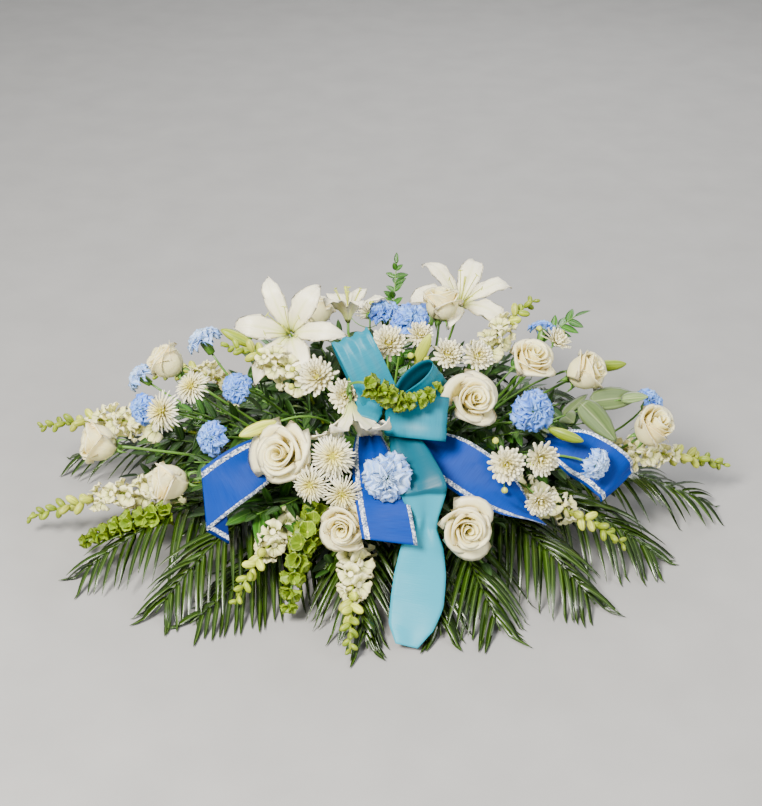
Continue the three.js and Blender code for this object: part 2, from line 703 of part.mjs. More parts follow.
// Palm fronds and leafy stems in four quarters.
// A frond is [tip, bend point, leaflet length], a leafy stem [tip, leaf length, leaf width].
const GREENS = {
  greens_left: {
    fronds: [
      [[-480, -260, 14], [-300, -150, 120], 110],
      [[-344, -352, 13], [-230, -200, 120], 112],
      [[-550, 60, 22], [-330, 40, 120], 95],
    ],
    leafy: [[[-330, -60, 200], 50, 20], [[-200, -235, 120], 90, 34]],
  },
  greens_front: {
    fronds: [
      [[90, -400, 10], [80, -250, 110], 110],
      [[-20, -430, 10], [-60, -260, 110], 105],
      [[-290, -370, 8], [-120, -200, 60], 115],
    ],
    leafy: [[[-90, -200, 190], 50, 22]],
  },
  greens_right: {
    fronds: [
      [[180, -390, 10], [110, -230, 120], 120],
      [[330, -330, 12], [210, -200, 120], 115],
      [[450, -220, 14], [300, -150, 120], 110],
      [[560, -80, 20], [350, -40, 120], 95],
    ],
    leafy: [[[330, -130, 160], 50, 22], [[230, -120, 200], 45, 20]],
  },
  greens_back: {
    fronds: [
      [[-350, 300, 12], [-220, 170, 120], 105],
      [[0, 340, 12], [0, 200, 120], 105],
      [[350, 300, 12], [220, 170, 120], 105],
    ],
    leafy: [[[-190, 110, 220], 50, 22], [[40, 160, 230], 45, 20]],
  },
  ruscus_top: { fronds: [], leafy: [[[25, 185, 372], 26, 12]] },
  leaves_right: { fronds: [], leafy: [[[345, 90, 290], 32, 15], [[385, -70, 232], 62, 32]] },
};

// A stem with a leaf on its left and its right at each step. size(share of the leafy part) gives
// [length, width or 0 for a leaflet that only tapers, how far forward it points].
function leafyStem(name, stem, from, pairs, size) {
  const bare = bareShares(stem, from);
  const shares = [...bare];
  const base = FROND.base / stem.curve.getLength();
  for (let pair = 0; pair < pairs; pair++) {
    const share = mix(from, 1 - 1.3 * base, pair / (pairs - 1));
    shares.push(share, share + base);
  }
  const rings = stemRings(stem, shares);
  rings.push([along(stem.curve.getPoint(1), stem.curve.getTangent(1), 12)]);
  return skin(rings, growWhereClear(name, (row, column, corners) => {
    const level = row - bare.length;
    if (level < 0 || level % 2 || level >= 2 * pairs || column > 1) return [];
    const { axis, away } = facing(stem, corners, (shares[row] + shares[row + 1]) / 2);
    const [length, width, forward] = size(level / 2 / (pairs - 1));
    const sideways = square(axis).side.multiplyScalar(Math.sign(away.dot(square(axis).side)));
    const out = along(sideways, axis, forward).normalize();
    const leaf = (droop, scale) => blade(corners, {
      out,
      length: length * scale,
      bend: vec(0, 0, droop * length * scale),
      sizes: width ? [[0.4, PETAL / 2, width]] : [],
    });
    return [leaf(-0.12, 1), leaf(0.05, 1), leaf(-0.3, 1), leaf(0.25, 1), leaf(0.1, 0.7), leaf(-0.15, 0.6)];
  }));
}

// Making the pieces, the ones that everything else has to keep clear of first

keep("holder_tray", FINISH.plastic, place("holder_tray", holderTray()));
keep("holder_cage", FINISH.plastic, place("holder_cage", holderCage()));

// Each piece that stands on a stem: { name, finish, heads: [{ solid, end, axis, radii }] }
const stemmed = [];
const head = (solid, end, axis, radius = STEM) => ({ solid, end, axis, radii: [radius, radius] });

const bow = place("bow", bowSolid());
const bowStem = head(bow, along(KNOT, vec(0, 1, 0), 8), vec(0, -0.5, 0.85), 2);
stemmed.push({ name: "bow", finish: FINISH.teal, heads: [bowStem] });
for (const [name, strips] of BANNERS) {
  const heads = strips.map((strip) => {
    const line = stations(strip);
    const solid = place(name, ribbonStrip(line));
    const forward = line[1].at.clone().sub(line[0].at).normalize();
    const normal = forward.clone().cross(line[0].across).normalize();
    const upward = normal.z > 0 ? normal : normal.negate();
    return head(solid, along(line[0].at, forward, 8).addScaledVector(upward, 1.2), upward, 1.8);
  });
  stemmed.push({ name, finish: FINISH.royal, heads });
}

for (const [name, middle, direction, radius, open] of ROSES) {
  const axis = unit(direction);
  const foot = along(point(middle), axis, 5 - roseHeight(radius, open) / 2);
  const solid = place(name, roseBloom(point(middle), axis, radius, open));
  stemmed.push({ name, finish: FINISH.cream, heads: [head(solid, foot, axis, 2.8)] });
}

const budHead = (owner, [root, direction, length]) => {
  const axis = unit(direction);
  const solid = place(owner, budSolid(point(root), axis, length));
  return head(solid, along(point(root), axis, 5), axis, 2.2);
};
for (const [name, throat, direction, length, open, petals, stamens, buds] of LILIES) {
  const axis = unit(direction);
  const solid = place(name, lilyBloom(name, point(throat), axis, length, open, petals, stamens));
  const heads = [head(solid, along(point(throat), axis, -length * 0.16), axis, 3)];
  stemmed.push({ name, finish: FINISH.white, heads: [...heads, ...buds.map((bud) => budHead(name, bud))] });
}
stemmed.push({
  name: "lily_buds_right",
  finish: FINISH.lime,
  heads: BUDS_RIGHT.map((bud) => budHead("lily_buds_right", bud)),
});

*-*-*

## TASK DETAILS
Write out the whole listing exactly.

## OUTPUT BELOW
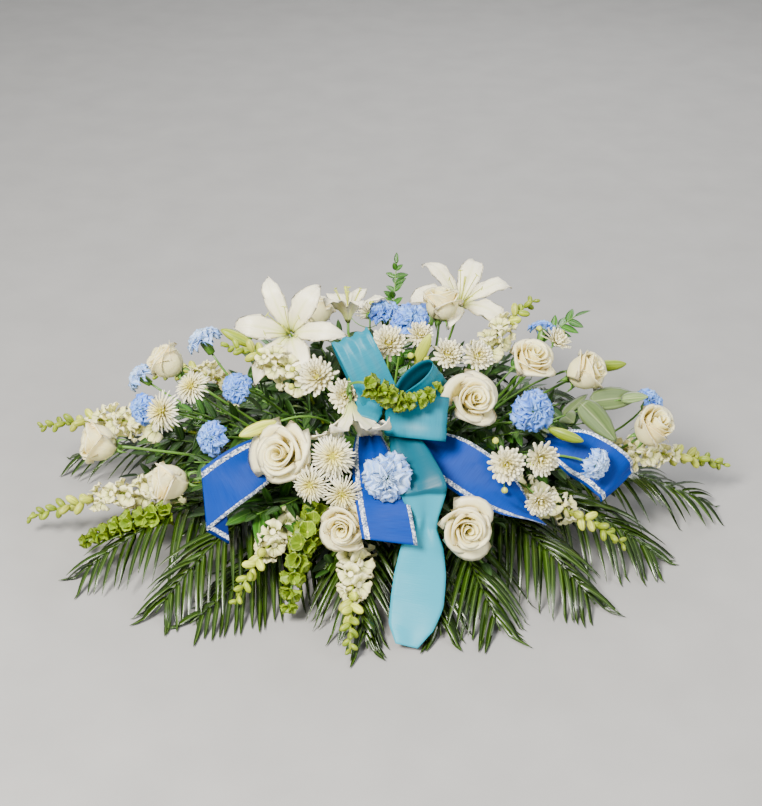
Continue the three.js and Blender code for this object: part 2, from line 703 of part.mjs. More parts follow.
// Palm fronds and leafy stems in four quarters.
// A frond is [tip, bend point, leaflet length], a leafy stem [tip, leaf length, leaf width].
const GREENS = {
  greens_left: {
    fronds: [
      [[-480, -260, 14], [-300, -150, 120], 110],
      [[-344, -352, 13], [-230, -200, 120], 112],
      [[-550, 60, 22], [-330, 40, 120], 95],
    ],
    leafy: [[[-330, -60, 200], 50, 20], [[-200, -235, 120], 90, 34]],
  },
  greens_front: {
    fronds: [
      [[90, -400, 10], [80, -250, 110], 110],
      [[-20, -430, 10], [-60, -260, 110], 105],
      [[-290, -370, 8], [-120, -200, 60], 115],
    ],
    leafy: [[[-90, -200, 190], 50, 22]],
  },
  greens_right: {
    fronds: [
      [[180, -390, 10], [110, -230, 120], 120],
      [[330, -330, 12], [210, -200, 120], 115],
      [[450, -220, 14], [300, -150, 120], 110],
      [[560, -80, 20], [350, -40, 120], 95],
    ],
    leafy: [[[330, -130, 160], 50, 22], [[230, -120, 200], 45, 20]],
  },
  greens_back: {
    fronds: [
      [[-350, 300, 12], [-220, 170, 120], 105],
      [[0, 340, 12], [0, 200, 120], 105],
      [[350, 300, 12], [220, 170, 120], 105],
    ],
    leafy: [[[-190, 110, 220], 50, 22], [[40, 160, 230], 45, 20]],
  },
  ruscus_top: { fronds: [], leafy: [[[25, 185, 372], 26, 12]] },
  leaves_right: { fronds: [], leafy: [[[345, 90, 290], 32, 15], [[385, -70, 232], 62, 32]] },
};

// A stem with a leaf on its left and its right at each step. size(share of the leafy part) gives
// [length, width or 0 for a leaflet that only tapers, how far forward it points].
function leafyStem(name, stem, from, pairs, size) {
  const bare = bareShares(stem, from);
  const shares = [...bare];
  const base = FROND.base / stem.curve.getLength();
  for (let pair = 0; pair < pairs; pair++) {
    const share = mix(from, 1 - 1.3 * base, pair / (pairs - 1));
    shares.push(share, share + base);
  }
  const rings = stemRings(stem, shares);
  rings.push([along(stem.curve.getPoint(1), stem.curve.getTangent(1), 12)]);
  return skin(rings, growWhereClear(name, (row, column, corners) => {
    const level = row - bare.length;
    if (level < 0 || level % 2 || level >= 2 * pairs || column > 1) return [];
    const { axis, away } = facing(stem, corners, (shares[row] + shares[row + 1]) / 2);
    const [length, width, forward] = size(level / 2 / (pairs - 1));
    const sideways = square(axis).side.multiplyScalar(Math.sign(away.dot(square(axis).side)));
    const out = along(sideways, axis, forward).normalize();
    const leaf = (droop, scale) => blade(corners, {
      out,
      length: length * scale,
      bend: vec(0, 0, droop * length * scale),
      sizes: width ? [[0.4, PETAL / 2, width]] : [],
    });
    return [leaf(-0.12, 1), leaf(0.05, 1), leaf(-0.3, 1), leaf(0.25, 1), leaf(0.1, 0.7), leaf(-0.15, 0.6)];
  }));
}

// Making the pieces, the ones that everything else has to keep clear of first

keep("holder_tray", FINISH.plastic, place("holder_tray", holderTray()));
keep("holder_cage", FINISH.plastic, place("holder_cage", holderCage()));

// Each piece that stands on a stem: { name, finish, heads: [{ solid, end, axis, radii }] }
const stemmed = [];
const head = (solid, end, axis, radius = STEM) => ({ solid, end, axis, radii: [radius, radius] });

const bow = place("bow", bowSolid());
const bowStem = head(bow, along(KNOT, vec(0, 1, 0), 8), vec(0, -0.5, 0.85), 2);
stemmed.push({ name: "bow", finish: FINISH.teal, heads: [bowStem] });
for (const [name, strips] of BANNERS) {
  const heads = strips.map((strip) => {
    const line = stations(strip);
    const solid = place(name, ribbonStrip(line));
    const forward = line[1].at.clone().sub(line[0].at).normalize();
    const normal = forward.clone().cross(line[0].across).normalize();
    const upward = normal.z > 0 ? normal : normal.negate();
    return head(solid, along(line[0].at, forward, 8).addScaledVector(upward, 1.2), upward, 1.8);
  });
  stemmed.push({ name, finish: FINISH.royal, heads });
}

for (const [name, middle, direction, radius, open] of ROSES) {
  const axis = unit(direction);
  const foot = along(point(middle), axis, 5 - roseHeight(radius, open) / 2);
  const solid = place(name, roseBloom(point(middle), axis, radius, open));
  stemmed.push({ name, finish: FINISH.cream, heads: [head(solid, foot, axis, 2.8)] });
}

const budHead = (owner, [root, direction, length]) => {
  const axis = unit(direction);
  const solid = place(owner, budSolid(point(root), axis, length));
  return head(solid, along(point(root), axis, 5), axis, 2.2);
};
for (const [name, throat, direction, length, open, petals, stamens, buds] of LILIES) {
  const axis = unit(direction);
  const solid = place(name, lilyBloom(name, point(throat), axis, length, open, petals, stamens));
  const heads = [head(solid, along(point(throat), axis, -length * 0.16), axis, 3)];
  stemmed.push({ name, finish: FINISH.white, heads: [...heads, ...buds.map((bud) => budHead(name, bud))] });
}
stemmed.push({
  name: "lily_buds_right",
  finish: FINISH.lime,
  heads: BUDS_RIGHT.map((bud) => budHead("lily_buds_right", bud)),
});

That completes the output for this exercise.